Eventually, Kinberg led congregations in Kansas and New York and for 18 years at Beth Israel in Eugene, Ore. He founded a halfway house designed to help ease the transition of psychiatric patients into the community and he received honors from Eugene, Ore., Human Rights Commission, the NAACP and the Inter-Religious Commission for Peace in the Middle East. He earned a lifetime achievement award from Peaceworks.
Steinberg was a founding fellow of the Shalom Hartman Institute at Columbia University. He was also a faculty member at the Jerusalem-based Pardes Institute, and he was a lecturer at the Kennedy School at Harvard University. From 1993 to 2011, he was executive director of Harvard Hillel. He received the Covenant Award and the Benjamin J. Shevach Award for Distinguished Leadership in Jewish Education from Hebrew College in Boston.
Sadly, another parallel in their lives occurred when Steinberg suffered a heart attack in 1994 and Kinberg died from a heart attack in 1995. At Kinberg’s funeral, Steinberg delivered the eulogy.
“That was a tough experience for Bernie. But he was able to do it and do it well. He had people laughing one minute and crying their eyes out the next minute, then laughing again. It was stupendous, and it came from the heart.”
— Roz Snider Steinberg
Throughout their professional lives, Steinberg and Kinberg both remained committed to human rights and achieving peace in the Middle East. They were devoted to teaching and helping others and they made friends wherever their travels took them.

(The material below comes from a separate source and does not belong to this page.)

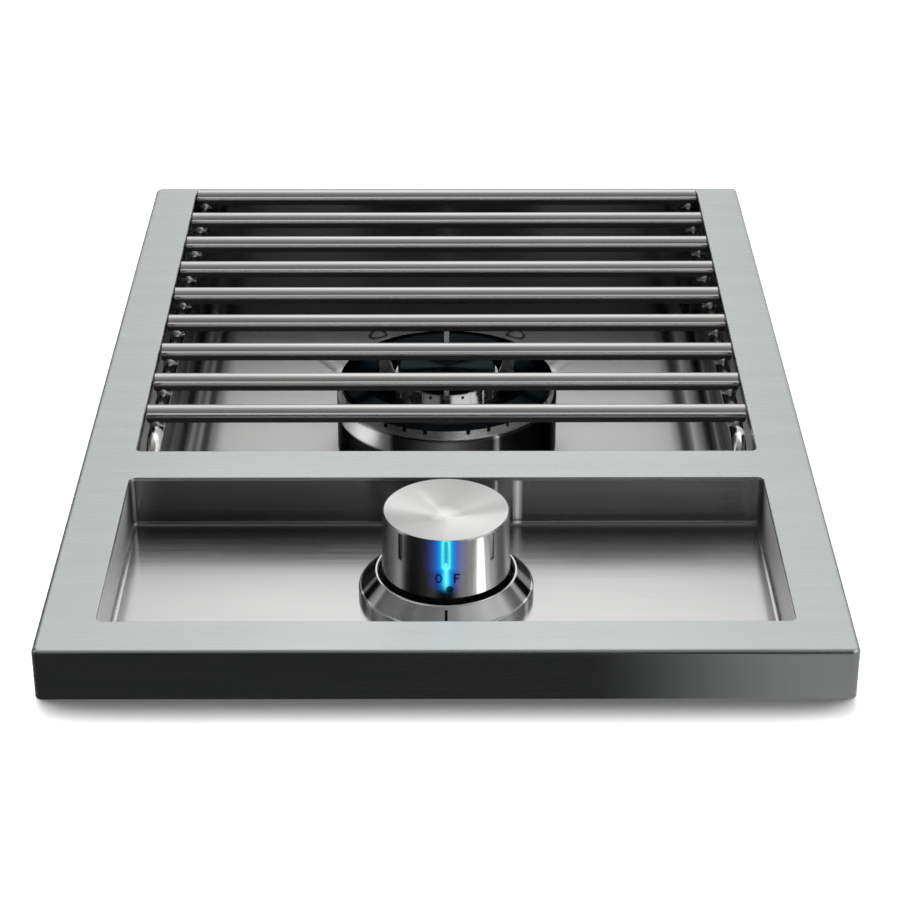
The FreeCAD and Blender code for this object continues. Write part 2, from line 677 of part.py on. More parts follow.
def make_burner_crown():
    """Flame ring with seven ports in each quarter, and none at the four quarter points."""
    body = turned("burner_crown", [[
        ("ringBore", "baseTopZ"), ("ringRadius", "baseTopZ"), ("ringRadius", "baseTopZ + 1.2"),
        ("ringTopRadius", "ringTopZ"), ("ringBore", "ringTopZ")]], keep_it=False)
    for step in range(1, 8):
        sketch = add_sketch(body, "XY_Plane", "ringTopZ", turn=step * sizes["notchStep"])
        draw_rectangle(sketch, "ringBore - 1", "-notchWidth / 2", "ringRadius + 1", "notchWidth / 2")
        notch = add_pocket(body, sketch, "notchDepth")
        add_ring(body, notch, sketch, 4)
    place(body, "0", "burnerY")
    keep(body, "burner_crown")


def make_burner_cap():
    """Enamelled annular cap, crowned between its rims, with a skirt inside the flame ring."""
    skirt_out = "(ringBore - skirtGap)"
    turned("burner_cap", [[
        (skirt_out, "ringTopZ - 2.5"), (skirt_out, "ringTopZ"), ("ringTopRadius", "ringTopZ"),
        ("ringTopRadius", "topZ - capEdge - 0.6"), ("ringTopRadius - 0.8", "topZ - capEdge"),
        ("(ringTopRadius + capInner) / 2", "topZ - (capEdge + capInnerTop) / 2 + capCrest"),
        ("capInner + 0.6", "topZ - capInnerTop"), ("capInner", "topZ - capInnerTop - 0.6"),
        ("capInner", "topZ - capInnerTop - capThick"),
        (f"{skirt_out} - 1.6", "ringTopZ"), (f"{skirt_out} - 1.6", "ringTopZ - 2.5")]], y="burnerY")


def make_inner_crown():
    """Centre tube with a row of small gas ports and a shallow flute between every two of them."""
    body = turned("inner_crown", [[
        ("innerRadius - innerWall", "baseFloorZ"), ("innerRadius", "baseFloorZ"),
        ("innerRadius", "topZ - innerTop"), ("innerRadius - innerWall", "topZ - innerTop")]], keep_it=False)
    sketch = add_sketch(body, "XZ_Plane")
    draw_circle(sketch, "0", "topZ - portDepth", "portRadius")
    port = add_pocket(body, sketch, "innerRadius + 1", back=True)
    upright = add_sketch(body, "XY_Plane")
    add_ring(body, port, upright, 20)
    for step in (1.5, 2.5, 3.5):
        flute = add_sketch(body, "XY_Plane", "topZ - innerTop", turn=18 * step)
        draw_rectangle(flute, "innerRadius - fluteDepth", "-fluteWidth / 2", "innerRadius + 1",
                       "fluteWidth / 2")
        add_ring(body, add_pocket(body, flute, "fluteLength"), flute, 4)
    place(body, "0", "burnerY")
    keep(body, "inner_crown")


def make_inner_cap():
    """Small spun cap that rests on the centre tube."""
    turned("inner_cap", [[
        ("0", "topZ - innerTop"), ("innerRadius - innerWall - skirtGap - 1.5", "topZ - innerTop"),
        ("innerRadius - innerWall - skirtGap - 1.5", "topZ - innerTop - 1.6"),
        ("innerRadius - innerWall - skirtGap", "topZ - innerTop - 1.6"),
        ("innerRadius - innerWall - skirtGap", "topZ - innerTop"), ("innerCapRadius", "topZ - innerTop"),
        ("innerCapRadius", "topZ - innerCapTop - 0.8"), ("innerCapRadius - 1.2", "topZ - innerCapTop"),
        ("0", "topZ - innerCapTop - innerCapDish")]], y="burnerY")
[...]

“Myron’s congregants loved him. After 29 years, I still come across former congregants who, after they learn I am his brother, genuinely gush such nice things about him, how easy he was to talk to and how their now-grown children still fondly remember him as bar and bat mitzvah students he trained.”
— Robert Kinberg
“Bernie Steinberg was one of the most remarkable human beings I have ever known. I have rarely, if ever, met anyone so committed to the sacred art of nurturing young adults and encouraging them to blossom. When I worked at Hillel, there was always a steady stream of young Jewish professionals who would come to see Bernie — to get his advice, to receive his assurance, to be challenged to think differently and more deeply about whatever was on their mind.”
— Rabbi Shai Held (president and dean of the Hadar Institute)
“Myron was a great athlete, obviously, and gregarious and he tried to bring out the good in people.”
— Clare Kinberg
“Both men were charismatic. People trusted them and opened up to them. They both knew the importance of listening.”